Academic Journal | April 21, 2016

The Role of Interchange Fees in Two-Sided Markets: An Empirical Investigation on Payment Cards

Carbó, Chakravorti, and Rodriguez study the impact of lowering interchange fees on consumer and merchant adoption and usage along with bank revenues during a ten-year period in Spain using bank-level data. Using cutting-edge econometric techniques, they are able to test two-sided market model predictions about payment card pricing policies. They find that the lowering of interchange fees over a ten-year period in Spain resulted in greater payment card usage because merchant adoption increased significantly from a relatively low base. They caution that such policies may only be effective if the merchant and consumer adoption are far from complete. Furthermore, they remain agnostic on any transfers between merchants and banks.
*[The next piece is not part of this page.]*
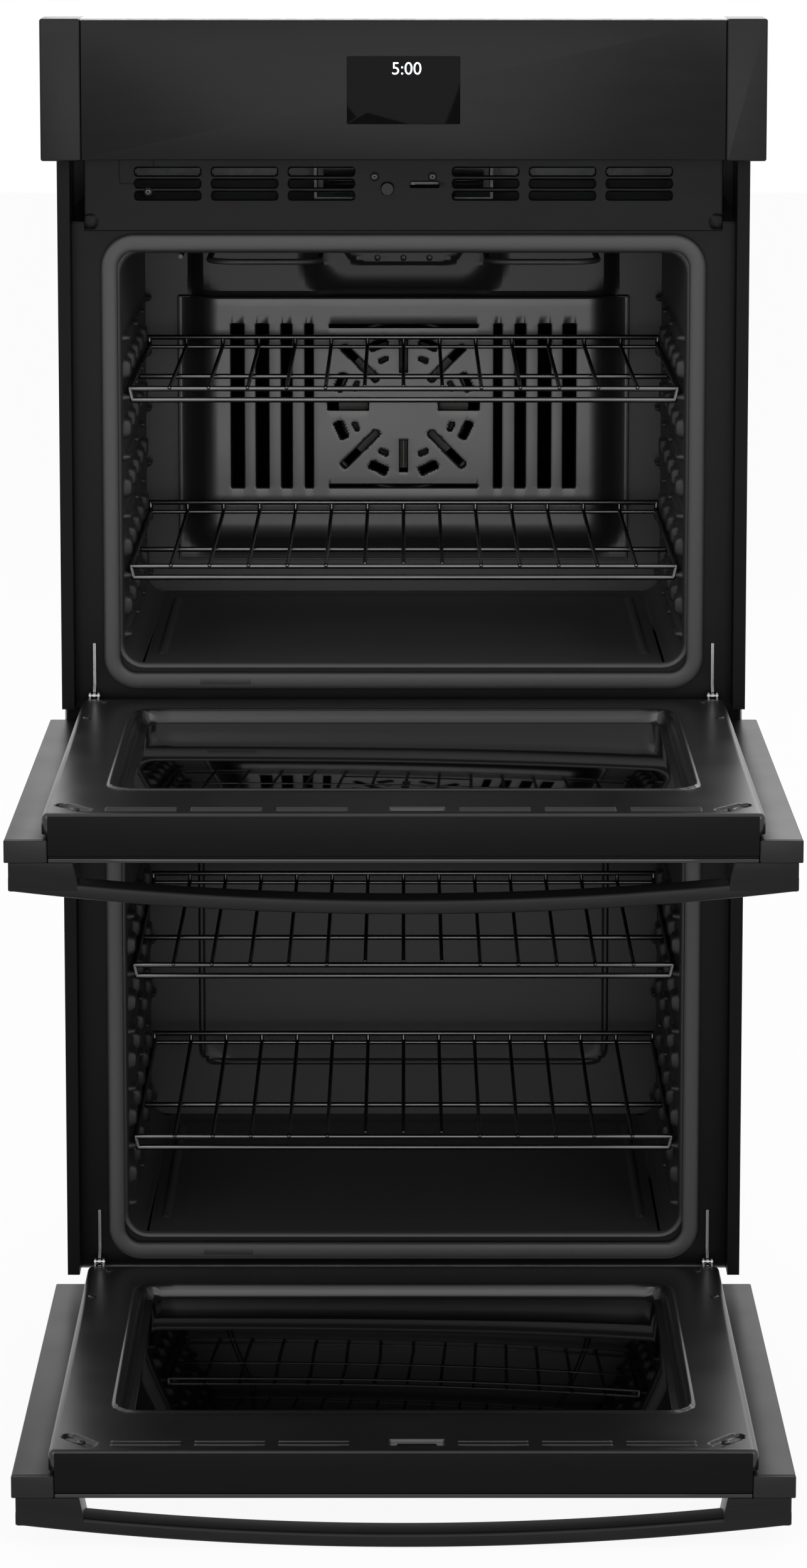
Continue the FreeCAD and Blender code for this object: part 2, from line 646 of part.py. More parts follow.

Trade Journal | April 25, 2010

Why Has Stored Value Not Caught On?

In this article, Chakravorti asks why have general-purpose stored-value cards been unsuccessful in penetrating the U.S. market? Three necessary conditions for a payment instrument to be successful are discussed: consumers and merchants need to be convinced of its advantages over existing payment alternatives for at least some types of transactions; payment providers must convince consumers and merchants simultaneously of its benefits to achieve critical mass, and assure them that adequate safety and security measures have been implemented. This article discusses the credit card industry’s success in meeting these necessary conditions and general-purpose stored-value issuers’ failure to meet them to date.